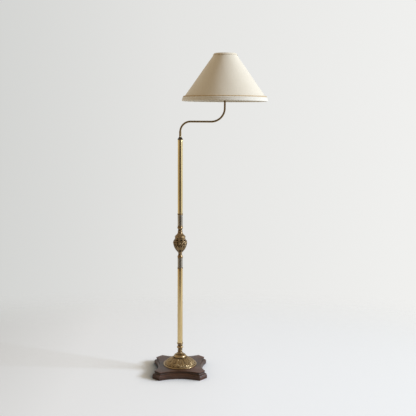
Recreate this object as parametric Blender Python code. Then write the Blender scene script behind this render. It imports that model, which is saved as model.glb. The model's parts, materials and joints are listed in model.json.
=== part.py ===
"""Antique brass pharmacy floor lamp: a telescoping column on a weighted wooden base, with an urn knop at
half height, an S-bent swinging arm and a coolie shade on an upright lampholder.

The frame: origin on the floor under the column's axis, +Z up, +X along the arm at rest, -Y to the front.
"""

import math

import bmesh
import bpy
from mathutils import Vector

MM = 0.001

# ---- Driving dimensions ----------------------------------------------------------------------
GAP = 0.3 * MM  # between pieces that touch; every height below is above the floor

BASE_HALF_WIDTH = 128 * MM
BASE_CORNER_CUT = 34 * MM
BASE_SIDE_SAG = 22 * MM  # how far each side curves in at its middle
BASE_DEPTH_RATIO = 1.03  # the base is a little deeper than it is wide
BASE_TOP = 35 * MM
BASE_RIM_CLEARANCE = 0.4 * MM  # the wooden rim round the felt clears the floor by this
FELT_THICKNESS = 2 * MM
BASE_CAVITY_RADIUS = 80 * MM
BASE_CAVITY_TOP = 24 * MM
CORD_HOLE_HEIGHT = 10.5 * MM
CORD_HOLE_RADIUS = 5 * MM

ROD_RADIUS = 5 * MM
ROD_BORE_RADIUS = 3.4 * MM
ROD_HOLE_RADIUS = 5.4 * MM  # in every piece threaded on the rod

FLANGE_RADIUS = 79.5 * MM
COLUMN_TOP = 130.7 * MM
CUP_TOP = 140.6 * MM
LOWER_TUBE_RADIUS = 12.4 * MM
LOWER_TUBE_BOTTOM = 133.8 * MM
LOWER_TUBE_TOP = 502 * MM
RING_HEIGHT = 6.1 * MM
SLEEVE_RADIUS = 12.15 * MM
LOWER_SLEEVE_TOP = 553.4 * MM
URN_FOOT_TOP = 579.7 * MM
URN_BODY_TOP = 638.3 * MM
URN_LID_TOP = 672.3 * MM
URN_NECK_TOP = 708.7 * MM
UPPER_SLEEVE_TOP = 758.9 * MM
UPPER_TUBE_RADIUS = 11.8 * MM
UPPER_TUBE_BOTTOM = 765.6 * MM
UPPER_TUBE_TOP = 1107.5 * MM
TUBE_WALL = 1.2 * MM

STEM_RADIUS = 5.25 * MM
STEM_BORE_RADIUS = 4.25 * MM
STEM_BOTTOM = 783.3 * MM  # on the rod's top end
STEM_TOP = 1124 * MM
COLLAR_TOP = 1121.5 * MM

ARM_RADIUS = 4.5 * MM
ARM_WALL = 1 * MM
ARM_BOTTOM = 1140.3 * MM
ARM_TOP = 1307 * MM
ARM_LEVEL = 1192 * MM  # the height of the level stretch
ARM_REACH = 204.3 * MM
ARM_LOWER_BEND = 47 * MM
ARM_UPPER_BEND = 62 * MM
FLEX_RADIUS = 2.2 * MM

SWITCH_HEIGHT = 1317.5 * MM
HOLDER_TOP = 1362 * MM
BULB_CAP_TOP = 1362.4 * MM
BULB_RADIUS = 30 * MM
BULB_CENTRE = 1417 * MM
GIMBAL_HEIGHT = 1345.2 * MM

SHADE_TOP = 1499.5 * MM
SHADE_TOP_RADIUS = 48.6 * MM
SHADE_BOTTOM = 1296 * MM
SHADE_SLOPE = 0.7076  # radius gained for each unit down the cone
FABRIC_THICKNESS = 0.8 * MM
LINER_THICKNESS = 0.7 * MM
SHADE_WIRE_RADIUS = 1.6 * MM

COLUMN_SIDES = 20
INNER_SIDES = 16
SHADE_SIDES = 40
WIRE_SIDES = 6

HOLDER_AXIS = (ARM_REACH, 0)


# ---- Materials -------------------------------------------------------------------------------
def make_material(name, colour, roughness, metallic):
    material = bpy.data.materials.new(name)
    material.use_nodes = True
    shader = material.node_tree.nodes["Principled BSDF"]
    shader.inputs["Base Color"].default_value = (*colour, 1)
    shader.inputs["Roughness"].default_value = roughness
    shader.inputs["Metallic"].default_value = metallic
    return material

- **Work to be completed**
Return the lines above precisely as they appear, beginning at the first line and ending at the line with "GAP = 0.3 *", and nothing after it.

- **Result of this task**
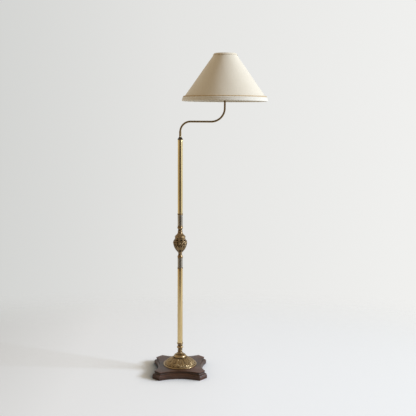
Recreate this object as parametric Blender Python code. Then write the Blender scene script behind this render. It imports that model, which is saved as model.glb. The model's parts, materials and joints are listed in model.json.
=== part.py ===
"""Antique brass pharmacy floor lamp: a telescoping column on a weighted wooden base, with an urn knop at
half height, an S-bent swinging arm and a coolie shade on an upright lampholder.

The frame: origin on the floor under the column's axis, +Z up, +X along the arm at rest, -Y to the front.
"""

import math

import bmesh
import bpy
from mathutils import Vector

MM = 0.001

# ---- Driving dimensions ----------------------------------------------------------------------
GAP = 0.3 * MM  # between pieces that touch; every height below is above the floor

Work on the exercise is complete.